Career wins 847+ (ongoing)
Major racing wins
Leonard Richards Stakes (2002)
General George Handicap (2014)
Maryland Million Turf (2015, 2016)
Significant horses
Bandbox, Running Tide, Phlash Phelps

Rodney Jenkins is an American former equestrian member, who has been inducted into the show jumping Hall of Fame and is now a race horse trainer.

He rode competitively from the early 1960s to the late 1980s, and after retiring from the show ring became a Thoroughbred racehorse trainer, based out of Laurel Park.

Jenkins was given the nickname "The Red Rider" because of his red hair.

Jenkins graduated from high school in 1961 and was hired to ride in horse shows up and down the East Coast, including Florida winter circuit when it was just beginning.

After three years, Jenkins returned to his family’s farm in Orange, Virginia, working in the family business, Hill Top Stables (HTS), which trained foxhunters and show horses.

From the early 1960s to the late 1980s, Jenkins competed in both the show hunter and show jumper divisions.

In the late 1960s and early 1970s, Jenkins dominated the top horse shows. In 1967, he won four out of the six hunter-jumper champions at The Garden to set a record. In the American Horse shows Association (AHSA) “Horse of the Year” awards that year, Jenkins rode winners in five of the six divisions in which he competed. At the venerable Sedgefield Horse Show in 1968, Jenkins won 13 classes in a single day. On the Detroit Circuit in 1968 (Detroit & Motor City) Jenkins won 90 of the 92 classes in which he competed.

During the 1971 Pennsylvania National Horse Show, Jenkins rode the champion in the First Year Green Hunter Division, the Second Year Green Hunter Division, the Green Conformation Hunter Division, the Working Hunter Division, was Reserve Champion in the Open Jumper Division and was leading Open Jumper rider. Moreover, at a typical horse show it was not unusual for Jenkins to ride 40-50 horses and jump thousands of fences.

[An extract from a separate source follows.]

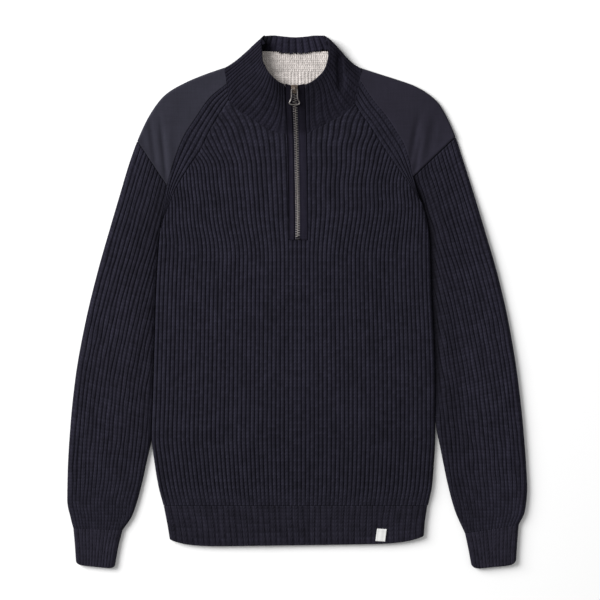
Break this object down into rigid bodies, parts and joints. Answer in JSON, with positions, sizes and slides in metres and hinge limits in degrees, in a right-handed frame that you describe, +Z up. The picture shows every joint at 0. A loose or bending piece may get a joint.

At the Devon Horse Show in 1968, he jumped approximately 3200 fences.

The horse he is most famous for riding was the ex-race horse Idle Dice (“Ike” or “Oakie”). Of Jenkins’s over 70 grand prix wins, 30 were won on Ike. They are the only combination to win the prestigious President's Cup twice and they won it in consecutive years (1970-1971). They also won the American Gold Cup three years in a row (1973-1975). Jenkins sold the first $1 million grand prix jumper, The Natural, who won the 1985 American Gold Cup with Jenkins and The World Cup in 1987 with Katherine Burdsall.

Jenkins' first big international win was The Presidents Cup in 1970. He confronted future World Champion, West German Hartwig Steenken and his great mare Simona in the jump-off. Steenken went first and delivered what many spectators thought was an unbeatable clear round. Jenkins went last with Idle Dice and beat Simona’s time by an incredible five seconds!